Caroline Lucas: I disagree with the right hon. Gentleman’s analysis. Real analysis of what has happened in Germany shows that the reason why coal has come up and taken that space is the lowering of the price, not least because of the dash for gas in the US which has resulted in a low price for coal. That is what has undercut the situation in Germany, not the fact that it has had to get rid of nuclear.

Mr Bradshaw: I am not going to have a ping-pong about it, but I am sure there is a price driver as well. The simple fact is that Germany needed that coal because it had abandoned nuclear energy so suddenly.

When the Secretary of State responds at the end of this debate, I want her to explain to the House and the British public why the Government have adopted the approach they have on renewables since the election. I want an honest assessment from her, given what I have said, of how she feels that has impacted on Britain’s reputation internationally and on our leadership role. I would also like a clearer explanation than we have heard so far from the Government of how they intend to close the gap between our legally binding 2020 target and the current trajectory.

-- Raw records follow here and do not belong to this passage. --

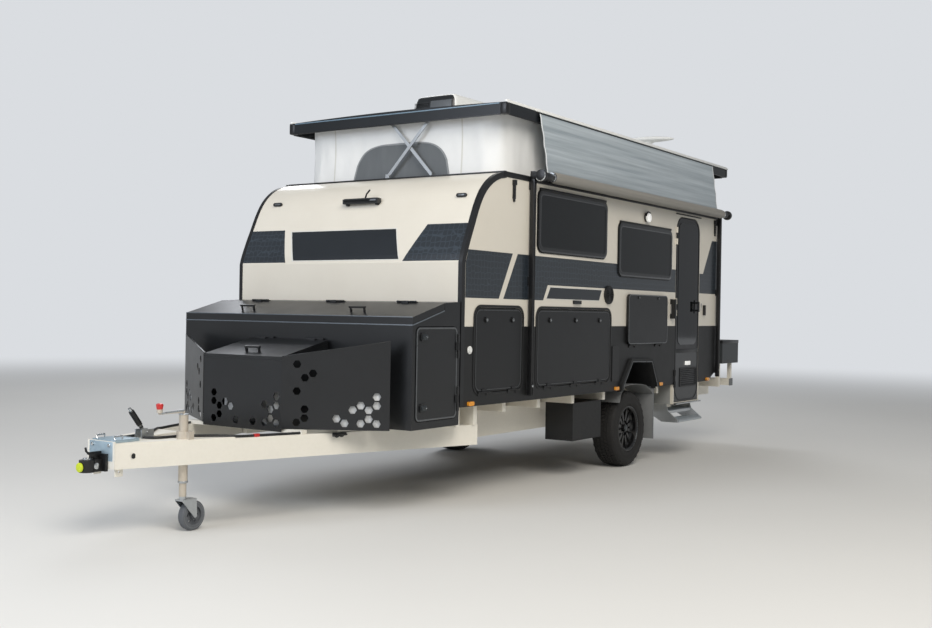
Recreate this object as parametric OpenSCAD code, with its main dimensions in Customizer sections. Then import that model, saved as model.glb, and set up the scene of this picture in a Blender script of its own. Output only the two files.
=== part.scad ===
/* [Body] */
// Length of the body behind the entry door
rear_len = 603; // [540:1:650]
// Width over the side walls
body_w = 2300; // [2260:10:2340]
// Height of the body's lower edge above the ground
body_z0 = 760; // [750:5:770]
// Height of the body's top edge above the ground
body_z1 = 2585; // [2570:5:2600]
// Thickness of the sandwich walls, floor and ceiling
wall_t = 30; // [25:1:35]
// Thickness of the dark lower cladding sheet
clad_t = 3; // [2:0.5:4]
// Height of the upper edge of the lower cladding
clad_z1 = 1365; // [1340:5:1400]
// Corner radius of windows and hatches
corner_r = 70; // [40:5:90]
// Gap all round doors and hatches
door_gap = 5; // [4:0.5:8]

/* [Roof lift] */
// Height of the raised roof's top above the ground
roof_z1 = 3160; // [3140:5:3180]
// Front edge of the roof
roof_x0 = 590; // [585:5:600]
// How far the roof runs out behind the body
roof_over = 165; // [130:5:190]
// Depth of the roof's skirt
roof_skirt = 110; // [90:5:130]
// Thickness of the roof panel
roof_t = 25; // [22:1:26]
// Thickness of the roof's skirt
skirt_t = 25; // [20:1:30]
// Rise of the roof's crown above its edges
roof_crown = 18; // [5:1:30]
// How far the roof comes down
roof_travel = 430; // [420:5:440]
// Front face of the canvas
canvas_x0 = 690; // [680:5:700]
// From the body's rear edge to the canvas
canvas_rear_in = 110; // [90:5:130]
// From the body's side to the canvas
canvas_side_in = 100; // [90:5:120]
// Corner radius of the canvas
canvas_r = 200; // [150:10:250]
// Thickness of the canvas wall solid
canvas_t = 8; // [6:1:10]
// Length between the end pins of a lift arm
arm_len = 646; // [642:1:647]
// Clearance between the lift arms' ends and the raised roof
arm_clear = 10.5; // [4:0.5:14]
// Width of a lift arm
arm_w = 28; // [24:1:30]
// Thickness of a lift arm
arm_t = 8; // [6:1:10]
// Offset of the lift mechanism from the middle, towards the entry side
arm_y = 160; // [140:5:180]

/* [Chassis] */
// Height of the chassis rails' underside
rail_z0 = 450; // [445:1:455]
// Depth of the chassis rails
rail_h = 155; // [150:1:158]
// Width of a chassis rail
rail_w = 50; // [45:1:55]
// From the side wall's outer face in to the main rails
rail_in = 350; // [345:5:360]
// Front end of the drawbar rails
nose_x = -2326; // [-2340:1:-2310]
// From the drawbar's front end out to the tow pin's axis
couple_out = 114; // [110:1:118]
// Outer face of the drawbar rails at their front end
nose_y = 130; // [125:1:135]
// Rear end of the drawbar rails
aframe_x1 = 340; // [330:5:350]
// From the side wall's outer face in to the drawbar rails at their rear end
aframe_in = 60; // [50:5:70]

/* [Running gear] */
// Wheel centre, behind the body's front edge
wheel_x = 3045; // [3035:5:3055]
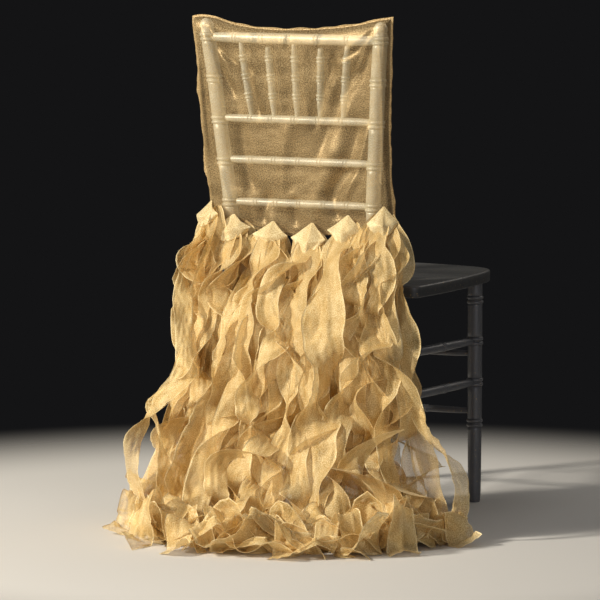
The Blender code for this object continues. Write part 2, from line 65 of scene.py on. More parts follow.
# A smooth curve through a table's rows, level beyond its ends
def readTable(table, key, value, at):
    rows = sorted(table, key=lambda row: row[key])
    if at <= rows[0][key]:
        return rows[0][value]
    if at >= rows[-1][key]:
        return rows[-1][value]
    i = max(k for k in range(len(rows) - 1) if rows[k][key] <= at)
    a, b = rows[i], rows[i + 1]
    before, after = rows[max(i - 1, 0)], rows[min(i + 2, len(rows) - 1)]
    span = b[key] - a[key]
    t = (at - a[key]) / span
    slopeA = (b[value] - before[value]) / (b[key] - before[key]) * span
    slopeB = (after[value] - a[value]) / (after[key] - a[key]) * span
    return (
        (2 * t**3 - 3 * t**2 + 1) * a[value]
        + (t**3 - 2 * t**2 + t) * slopeA
        + (-2 * t**3 + 3 * t**2) * b[value]
        + (t**3 - t**2) * slopeB
    )


# A smooth line through a few points, then the same line cut into even steps
def throughPoints(points, per):
    out = []
    last = len(points) - 1
    for i in range(last):
        a, b, c, d = points[max(i - 1, 0)], points[i], points[i + 1], points[min(i + 2, last)]
        for j in range(per):
            t = j / per
            square, cube = 2 * a - 5 * b + 4 * c - d, 3 * b - a - 3 * c + d
            out.append(0.5 * (2 * b + (c - a) * t + square * t * t + cube * t**3))
    out.append(points[last].copy())
    return out


def evenly(points, pitch):
    walk = [0.0]
    for a, b in zip(points, points[1:]):
        walk.append(walk[-1] + (b - a).length)
    count = max(int(walk[-1] / pitch), 4)
    out, k = [], 0
    for i in range(count + 1):
        s = walk[-1] * i / count
        while k < len(walk) - 2 and walk[k + 1] < s:
            k += 1
        t = (s - walk[k]) / max(walk[k + 1] - walk[k], 1e-9)
        out.append(points[k].lerp(points[k + 1], min(t, 1.0)))
    return out


def addNode(tree, kind, inputs=None, **settings):
    node = tree.nodes.new(kind)
    for key, value in settings.items():
        setattr(node, key, value)
    for key, value in (inputs or {}).items():
        if isinstance(value, bpy.types.NodeSocket):
            tree.links.new(value, node.inputs[key])
        else:
            node.inputs[key].default_value = value
    return node


def addPiece(name, mesh, nodes):
    piece = bpy.data.objects.new(name, mesh)
    bpy.context.scene.collection.objects.link(piece)
    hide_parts(*nodes)
    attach(piece, "root")
    return piece


# Cloth in the making: its points, faces, each point's place on the flat cloth (m), and how much it is an edge
def newCloth():
    return {"points": [], "faces": [], "cut": [], "rim": []}


def addGrid(cloth, grid, cut, rim, flip=False):
    base, wide = len(cloth["points"]), len(grid[0])
    for j, row in enumerate(grid):
        for i, p in enumerate(row):
            cloth["points"].append(tuple(p))
            cloth["cut"].append(cut[j][i])
            cloth["rim"].append(rim[j][i])
    for j in range(len(grid) - 1):
        for i in range(wide - 1):
            a = base + j * wide + i
            quad = (a, a + 1, a + 1 + wide, a + wide)
            cloth["faces"].append(quad[::-1] if flip else quad)


def clothPiece(name, cloth, material, node):
    mesh = bpy.data.meshes.new(name)
    mesh.from_pydata(cloth["points"], [], cloth["faces"])
    mesh.materials.append(material)
    layer = mesh.uv_layers.new(name="cut")
    flat = []
    for loop in mesh.loops:
        flat.extend(cloth["cut"][loop.vertex_index])
    layer.data.foreach_set("uv", flat)
    mark = mesh.attributes.new("rim", "FLOAT", "POINT")
    mark.data.foreach_set("value", cloth["rim"])
    mesh.shade_smooth()
    return addPiece(name, mesh, [node])


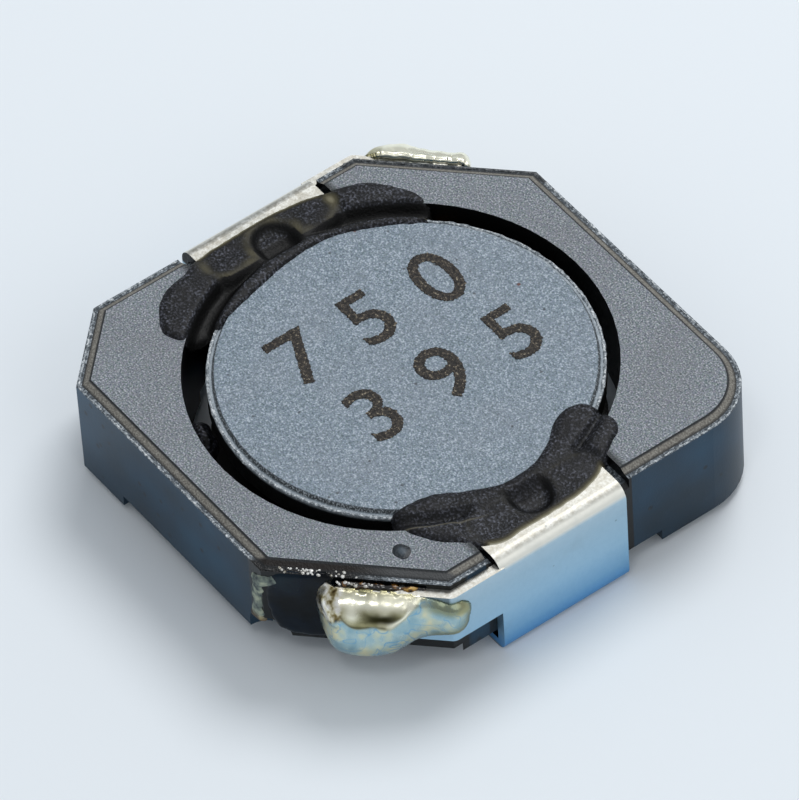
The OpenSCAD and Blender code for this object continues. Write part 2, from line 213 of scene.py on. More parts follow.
burr_inset = 0.03 * MM
burr_radius = 0.026 * MM
burr_pitch = 0.03 * MM


def deselect():
    bpy.ops.object.select_all(action="DESELECT")


def apply_modifiers(piece):
    bpy.context.view_layer.objects.active = piece
    for modifier in list(piece.modifiers):
        bpy.ops.object.modifier_apply(modifier=modifier.name)


def roughen(piece, size, strength):
    """Pushes the surface in and out by noise of a given size, in the mesh's own units."""
    texture = bpy.data.textures.new("crumble", "CLOUDS")
    texture.noise_scale = size
    texture.noise_depth = 2
    push = piece.modifiers.new("crumble", "DISPLACE")
    push.texture = texture
    push.texture_coords = "LOCAL"
    push.strength = strength
    push.mid_level = 0.5
    apply_modifiers(piece)


def settle(piece, name, material, replaced=(), smooth_angle=180):
    """Ends a piece that was shaped in millimetres: it is scaled to metres at the origin and gets
    its name, finish and body, and the nodes that it stands for are hidden."""
    deselect()
    piece.select_set(True)
    bpy.context.view_layer.objects.active = piece
    bpy.ops.object.transform_apply(location=True, rotation=True, scale=True)
    piece.data.transform(Matrix.Scale(MM, 4))
    piece.name = name
    piece.data.name = name
    piece.data.materials.clear()
    piece.data.materials.append(material)
    bpy.ops.object.shade_smooth_by_angle(angle=math.radians(smooth_angle))
    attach(piece, "root")
    if replaced:
        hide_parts(*replaced)
    deselect()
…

I remember climate change summits not that long ago when Britain was a world leader. The commitment, hard work and leadership of Tony Blair, Gordon Brown, John Prescott and my right hon. Friend the Member for Doncaster North (Edward Miliband) delivered real and vital progress globally and at home. Even the current Prime Minister felt the need for a while at least to pay lip service to this agenda, but I am afraid that since 2010, and particularly since this year’s election, the Conservatives appear to have stopped even pretending to take climate change seriously. They are doing real damage to our renewable energy industry, and I believe they are damaging Britain’s reputation in the process.

I hope we will see more progress and a more positive approach in the run-up to Paris, and I hope that the Secretary of State and her colleagues can persuade the rest of their colleagues in government to take this—the biggest challenge both in Britain and globally—far more seriously than they are.